> _DIRECTIVE_:
The lines to return are those from the one containing "bpy.context.scene.collection.children.link(collection)" down to the one containing "return Field(self.tree, node.outputs[0])", inclusive; return them exactly and nothing else.
# PROVIDED DATA start
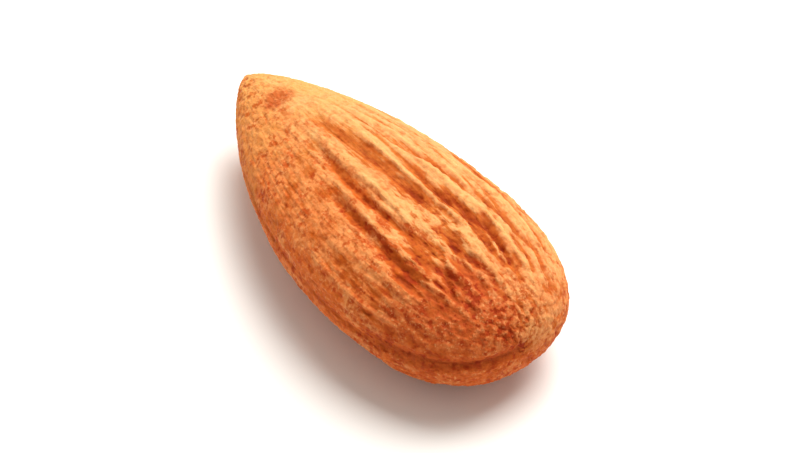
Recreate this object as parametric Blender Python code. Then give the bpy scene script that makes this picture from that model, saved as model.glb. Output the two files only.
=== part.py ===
# One shelled almond kernel in its wrinkled brown skin, lying on its broad side.
# Run it with: blender --background --python part.py
#
# Frame: the origin is on the surface under the middle of the kernel, +X runs from the
# pointed tip to the round end, +Y across the width and +Z up. Blender units are metres.
#
# A place on the skin is given by two numbers: its share of the length, 0 at the tip and
# 1 at the round end, and its angle round the long axis in degrees, 0 at the +Y edge,
# 90 on top, 180 at the -Y edge and 270 underneath.

import math

import bmesh
import bpy
from mathutils import Vector

MM = 0.001

# Driving dimensions
LENGTH = 26.0 * MM
WIDTH = 12.4 * MM
THICKNESS = 8.2 * MM
SIDE_BOW = 0.48 * MM  # how far the middle leans to -Y, so that one edge is rounder
REST_CUT = 0.14 * MM  # what the small flat spot takes off the belly

# How fast the outline widens from each end: 1 is a cone's point, 0.5 a round nose
TIP_TAPER_ACROSS = 0.73
END_TAPER_ACROSS = 0.37
TIP_TAPER_THROUGH = 0.69
END_TAPER_THROUGH = 0.38

# The mesh
AROUND = 156
ALONG = 36
WELD = 0.01 * MM
SHARP_EDGE = 60.0  # degrees, only the rim of the flat spot would be sharper

# Folds of the skin on the upper face: from share, to share, angle at each end,
# height (a groove is below zero) and half width in degrees
UPPER_FOLDS = [
    (0.47, 0.88, 119, 121, -0.21 * MM, 2.3),
    (0.42, 0.87, 112, 116, 0.18 * MM, 2.8),
    (0.36, 0.81, 108, 105, -0.26 * MM, 2.2),
    (0.28, 0.77, 99, 99, 0.20 * MM, 3.2),
    (0.24, 0.72, 91, 82, -0.22 * MM, 4.4),
    (0.34, 0.86, 80, 79, 0.17 * MM, 2.6),
    (0.46, 0.67, 74, 75, -0.20 * MM, 1.8),
    (0.57, 0.83, 76, 66, -0.29 * MM, 2.6),
    (0.70, 0.95, 66, 69, -0.32 * MM, 2.0),
    (0.68, 0.94, 72, 77, -0.20 * MM, 1.7),
    (0.46, 0.70, 70, 62, 0.13 * MM, 2.0),
    (0.60, 0.94, 64, 61, 0.19 * MM, 2.4),
    (0.42, 0.71, 68, 57, -0.22 * MM, 2.0),
    (0.61, 0.97, 58, 43, -0.17 * MM, 2.1),
    (0.56, 0.92, 44, 38, 0.14 * MM, 2.6),
    (0.46, 0.90, 38, 34, -0.16 * MM, 2.6),
    (0.66, 0.82, 97, 96, -0.10 * MM, 2.0),
    (0.68, 0.89, 85, 101, -0.20 * MM, 1.8),
    (0.70, 0.92, 94, 107, 0.17 * MM, 2.3),
    (0.74, 0.93, 93, 124, -0.25 * MM, 1.8),
    (0.76, 0.97, 82, 105, -0.12 * MM, 2.2),
    (0.70, 0.95, 84, 83, 0.17 * MM, 3.2),
    (0.82, 0.98, 100, 122, -0.08 * MM, 2.2),
    (0.77, 0.94, 57, 56, -0.15 * MM, 1.9),
    (0.64, 0.79, 82, 82, -0.14 * MM, 1.8),
    (0.72, 0.90, 126, 128, -0.12 * MM, 1.8),
    (0.52, 0.88, 136, 129, 0.09 * MM, 3.2),
    (0.54, 0.86, 146, 141, -0.08 * MM, 3.6),
]
FOLD_FADE = 0.10  # share of the length over which a fold rises and dies out
FOLD_SWAY = 0.7  # degrees that a fold wanders to each side of its line
FOLD_SWAY_RATE = 19.0
FOLD_SWAY_STEP = 2.0  # keeps neighbouring folds from swaying together

# Two sets of smaller folds follow a rule: fine ones between those of the upper face, and
# broader ones on the lower face, which the photograph hides. Each set has its number of
# folds, first and last angle, height, half width in degrees, the share where the first
# folds start and how far the starts spread, and the same for their ends.
FINE_FOLDS = (26, 12.0, 168.0, 0.060 * MM, 2.0, 0.44, 0.26, 0.94, 0.16)
LOWER_FOLDS = (16, 172.0, 372.0, 0.13 * MM, 3.4, 0.20, 0.26, 0.94, 0.16)
FOLD_SLANT = 2.0  # degrees that each end of such a fold stands off its middle
GOLDEN = 0.618034  # spaces the starts and ends so that no two folds match

# The smooth patch round the flat spot that the kernel lies on
PATCH_HALF_LENGTH = 5.2 * MM
PATCH_HALF_WIDTH = 2.7 * MM
PATCH_EDGE = 0.5  # where the folds begin, as a share of the patch's half length

# Broad, shallow unevenness: height, waves round the kernel and turn along its length
SWELLS = [(-0.13 * MM, 3.0, 5.0), (-0.04 * MM, 2.0, -9.0)]

# The crease that runs round the blunt end a little above the edge, and dies out at +Y
CREASE_DEPTH = 0.24 * MM
CREASE_HEIGHT = 0.45 * MM
CREASE_HALF_WIDTH = 0.32 * MM
CREASE_FROM = 0.72
CREASE_FULL = 0.86
CREASE_SIDE_END = 0.16  # shares of the width
CREASE_SIDE_FULL = -0.06

# The scar where the stalk was, on the upper face just behind the tip
SCAR_SHARE = 0.158
SCAR_ANGLE = 99.0
SCAR_HALF_LENGTH = 0.034
SCAR_HALF_WIDTH = 20.0
SCAR_DEPTH = 0.14 * MM

SKIN_COLOUR = (0.60, 0.23, 0.075, 1.0)
SKIN_ROUGHNESS = 0.62


def clear_scene():
    for obj in list(bpy.data.objects):
        bpy.data.objects.remove(obj, do_unlink=True)


def smooth_step(value, low=0.0, high=1.0):
    value = min(max((value - low) / (high - low), 0.0), 1.0)
    return value * value * (3.0 - 2.0 * value)


def bump(distance, half_width):
    return math.exp(-((distance / half_width) ** 2))


def angle_between(angle, other):
    """The angle from other to angle in degrees, from -180 to 180."""
    return (angle - other + 180.0) % 360.0 - 180.0


def taper(share, at_tip, at_end):
    """The outline's half width as a share of its largest, at this share of the length."""
    widest = at_tip / (at_tip + at_end)
    largest = widest**at_tip * (1.0 - widest) ** at_end
    return share**at_tip * (1.0 - share) ** at_end / largest


def smooth_kernel_point(share, angle):
    """A place on the kernel before its skin is wrinkled."""
    turn = math.radians(angle)
    half_width = WIDTH / 2 * taper(share, TIP_TAPER_ACROSS, END_TAPER_ACROSS)
    half_thickness = THICKNESS / 2 * taper(share, TIP_TAPER_THROUGH, END_TAPER_THROUGH)
    lean = SIDE_BOW * (1.0 - math.sin(math.pi * share))
    return Vector(
        (
            (share - 0.5) * LENGTH,
            half_width * math.cos(turn) + lean,
            half_thickness * math.sin(turn),
        )
    )


def spread_folds(rule):
    """Crests and grooves in turn, evenly spaced from one angle to another."""
    count, from_angle, to_angle, height, half_width, start, start_spread, end, end_spread = rule
    step = (to_angle - from_angle) / count
    folds = []
    for k in range(count):
        fold_start = start + start_spread * (k * GOLDEN % 1.0)
        fold_end = end - end_spread * (k * GOLDEN * GOLDEN % 1.0)
        angle = from_angle + (k + 0.5) * step
        signed_height = height if k % 2 else -height
        slant = (angle - FOLD_SLANT, angle + FOLD_SLANT)
        folds.append((fold_start, fold_end, *slant, signed_height, half_width))
    return folds


def fold_height(fold, index, share, angle):
    start, end, start_angle, end_angle, height, half_width = fold
    if not start < share < end:
        return 0.0
    done = (share - start) / (end - start)
    line = start_angle + (end_angle - start_angle) * done
    line += FOLD_SWAY * math.sin(FOLD_SWAY_RATE * share + FOLD_SWAY_STEP * index)
    fade = smooth_step((share - start) / FOLD_FADE) * smooth_step((end - share) / FOLD_FADE)
    return height * fade * bump(angle_between(angle, line), half_width)


def rest_patch(point):
    """0 on the smooth patch that the kernel lies on, 1 away from it."""
    if point.z > 0.0:
        return 1.0
    widest = TIP_TAPER_THROUGH / (TIP_TAPER_THROUGH + END_TAPER_THROUGH)
    along = (point.x - (widest - 0.5) * LENGTH) / PATCH_HALF_LENGTH
    across = point.y / PATCH_HALF_WIDTH
    return smooth_step(math.hypot(along, across), PATCH_EDGE, PATCH_EDGE + 1.0)


def crease_height(share, point):
    side = 1.0 - smooth_step(point.y / WIDTH, CREASE_SIDE_FULL, CREASE_SIDE_END)
    along = smooth_step(share, CREASE_FROM, CREASE_FULL)
    return -CREASE_DEPTH * side * along * bump(point.z - CREASE_HEIGHT, CREASE_HALF_WIDTH)


def scar_height(share, angle):
    along = bump(share - SCAR_SHARE, SCAR_HALF_LENGTH)
    return -SCAR_DEPTH * along * bump(angle_between(angle, SCAR_ANGLE), SCAR_HALF_WIDTH)


def swell_height(share, angle):
    turn = math.radians(angle)
    waves = sum(height * math.sin(round_it * turn + along * share) for height, round_it, along in SWELLS)
    return math.sin(math.pi * share) * waves


def skin_height(share, angle, point, folds):
    relief = sum(fold_height(fold, k, share, angle) for k, fold in enumerate(folds))
    relief += swell_height(share, angle)
    relief += scar_height(share, angle)
    return relief * rest_patch(point) + crease_height(share, point)


def skin_material():
    material = bpy.data.materials.new("almond_skin")
    material.use_nodes = True
    shader = material.node_tree.nodes["Principled BSDF"]
    shader.inputs["Base Color"].default_value = SKIN_COLOUR
    shader.inputs["Roughness"].default_value = SKIN_ROUGHNESS
    shader.inputs["Metallic"].default_value = 0.0
    return material


def shape_kernel(bm):
    """Turns a unit ball, whose poles are the kernel's ends, into the wrinkled kernel."""
    places = {}
    for vert in bm.verts:
        share = min(max((1.0 + vert.co.z) / 2, 0.0), 1.0)
        angle = math.degrees(math.atan2(vert.co.y, vert.co.x)) % 360.0
        places[vert] = (share, angle)
        vert.co = smooth_kernel_point(share, angle)
    bm.normal_update()
    folds = UPPER_FOLDS + spread_folds(FINE_FOLDS) + spread_folds(LOWER_FOLDS)
    moves = {
        vert: vert.normal * skin_height(share, angle, vert.co, folds)
        for vert, (share, angle) in places.items()
    }
    for vert, move in moves.items():
        vert.co += move


def cut_rest_spot(bm):
    """Cuts the belly level, so that the kernel lies on one small flat spot."""
    level = min(vert.co.z for vert in bm.verts) + REST_CUT
    cut = bmesh.ops.bisect_plane(
        bm,
        geom=bm.verts[:] + bm.edges[:] + bm.faces[:],
        dist=WELD,
        plane_co=(0.0, 0.0, level),
        plane_no=(0.0, 0.0, -1.0),
        clear_outer=True,
    )
    rim = [piece for piece in cut["geom_cut"] if isinstance(piece, bmesh.types.BMEdge)]
    bmesh.ops.edgeloop_fill(bm, edges=rim)
    for vert in bm.verts:
        if vert.co.z < level + WELD:
            vert.co.z = level


def centre_on_origin(bm):
    """Puts the middle of the box's underside at the origin."""
    low = Vector([min(vert.co[axis] for vert in bm.verts) for axis in range(3)])
    high = Vector([max(vert.co[axis] for vert in bm.verts) for axis in range(3)])
    foot = Vector(((low.x + high.x) / 2, (low.y + high.y) / 2, low.z))
    bmesh.ops.translate(bm, verts=bm.verts[:], vec=-foot)


def build_kernel():
    bm = bmesh.new()
    bmesh.ops.create_uvsphere(bm, u_segments=AROUND, v_segments=ALONG, radius=1.0)
    shape_kernel(bm)
    cut_rest_spot(bm)
    centre_on_origin(bm)
    bmesh.ops.recalc_face_normals(bm, faces=bm.faces[:])
    mesh = bpy.data.meshes.new("kernel")
    bm.to_mesh(mesh)
    bm.free()
    mesh.shade_smooth()
    mesh.set_sharp_from_angle(angle=math.radians(SHARP_EDGE))
    mesh.materials.append(skin_material())
    return bpy.data.objects.new("kernel", mesh)


def main():
    clear_scene()
    collection = bpy.data.collections.new("almond")
    bpy.context.scene.collection.children.link(collection)
    collection.objects.link(build_kernel())


main()
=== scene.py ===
# Looks of one shelled almond: the wrinkled brown skin, a pale floor, soft light and the camera.
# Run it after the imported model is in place; every length here is in metres.
import math

import bpy
import numpy as np
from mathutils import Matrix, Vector


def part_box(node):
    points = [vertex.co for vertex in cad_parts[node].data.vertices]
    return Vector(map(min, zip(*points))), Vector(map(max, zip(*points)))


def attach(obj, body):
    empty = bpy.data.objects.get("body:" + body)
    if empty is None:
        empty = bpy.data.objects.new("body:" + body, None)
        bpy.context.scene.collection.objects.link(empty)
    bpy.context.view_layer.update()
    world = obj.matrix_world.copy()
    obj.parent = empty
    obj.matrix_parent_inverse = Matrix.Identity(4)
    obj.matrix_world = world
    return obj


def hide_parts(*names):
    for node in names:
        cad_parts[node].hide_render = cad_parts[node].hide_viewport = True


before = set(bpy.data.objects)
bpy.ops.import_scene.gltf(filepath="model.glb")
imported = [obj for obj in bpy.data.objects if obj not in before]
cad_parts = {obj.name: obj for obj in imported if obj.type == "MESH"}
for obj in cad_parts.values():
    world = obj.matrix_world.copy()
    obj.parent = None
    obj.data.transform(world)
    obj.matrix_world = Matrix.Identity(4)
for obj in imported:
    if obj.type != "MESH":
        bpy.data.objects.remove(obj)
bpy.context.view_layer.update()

mm = 0.001
print("frame loaded:", sorted(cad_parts))


# Node helpers, shared by the shape and the finish


class Field:
    # a number inside a node tree: sums and products of fields add Math nodes to it

    def __init__(self, tree, source):
        self.tree = tree
        self.source = source

    def do(self, operation, *others):
        node = addNode(self.tree, "ShaderNodeMath", operation=operation)
        for socket, value in zip(node.inputs, (self, *others)):
            feed(self.tree, socket, value)
        return Field(self.tree, node.outputs[0])

    def __add__(self, other):
        return self.do("ADD", other)

    def __sub__(self, other):
        return self.do("SUBTRACT", other)

    def __mul__(self, other):
        return self.do("MULTIPLY", other)

    def __truediv__(self, other):
        return self.do("DIVIDE", other)

    def __pow__(self, other):
        return self.do("POWER", other)

    def __rsub__(self, other):
        return Field(self.tree, other).do("SUBTRACT", self)

    __radd__ = __add__
    __rmul__ = __mul__


def addNode(tree, kind, **settings):
    node = tree.nodes.new(kind)
    place = len(tree.nodes)
    node.location = (place % 16 * 190, -(place // 16) * 260)
    for name, value in settings.items():
        setattr(node, name, value)
    return node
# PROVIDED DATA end
> _FINISHED EXERCISE_:
    bpy.context.scene.collection.children.link(collection)
    collection.objects.link(build_kernel())


main()
=== scene.py ===
# Looks of one shelled almond: the wrinkled brown skin, a pale floor, soft light and the camera.
# Run it after the imported model is in place; every length here is in metres.
import math

import bpy
import numpy as np
from mathutils import Matrix, Vector


def part_box(node):
    points = [vertex.co for vertex in cad_parts[node].data.vertices]
    return Vector(map(min, zip(*points))), Vector(map(max, zip(*points)))


def attach(obj, body):
    empty = bpy.data.objects.get("body:" + body)
    if empty is None:
        empty = bpy.data.objects.new("body:" + body, None)
        bpy.context.scene.collection.objects.link(empty)
    bpy.context.view_layer.update()
    world = obj.matrix_world.copy()
    obj.parent = empty
    obj.matrix_parent_inverse = Matrix.Identity(4)
    obj.matrix_world = world
    return obj


def hide_parts(*names):
    for node in names:
        cad_parts[node].hide_render = cad_parts[node].hide_viewport = True


before = set(bpy.data.objects)
bpy.ops.import_scene.gltf(filepath="model.glb")
imported = [obj for obj in bpy.data.objects if obj not in before]
cad_parts = {obj.name: obj for obj in imported if obj.type == "MESH"}
for obj in cad_parts.values():
    world = obj.matrix_world.copy()
    obj.parent = None
    obj.data.transform(world)
    obj.matrix_world = Matrix.Identity(4)
for obj in imported:
    if obj.type != "MESH":
        bpy.data.objects.remove(obj)
bpy.context.view_layer.update()

mm = 0.001
print("frame loaded:", sorted(cad_parts))


# Node helpers, shared by the shape and the finish


class Field:
    # a number inside a node tree: sums and products of fields add Math nodes to it

    def __init__(self, tree, source):
        self.tree = tree
        self.source = source

    def do(self, operation, *others):
        node = addNode(self.tree, "ShaderNodeMath", operation=operation)
        for socket, value in zip(node.inputs, (self, *others)):
            feed(self.tree, socket, value)
        return Field(self.tree, node.outputs[0])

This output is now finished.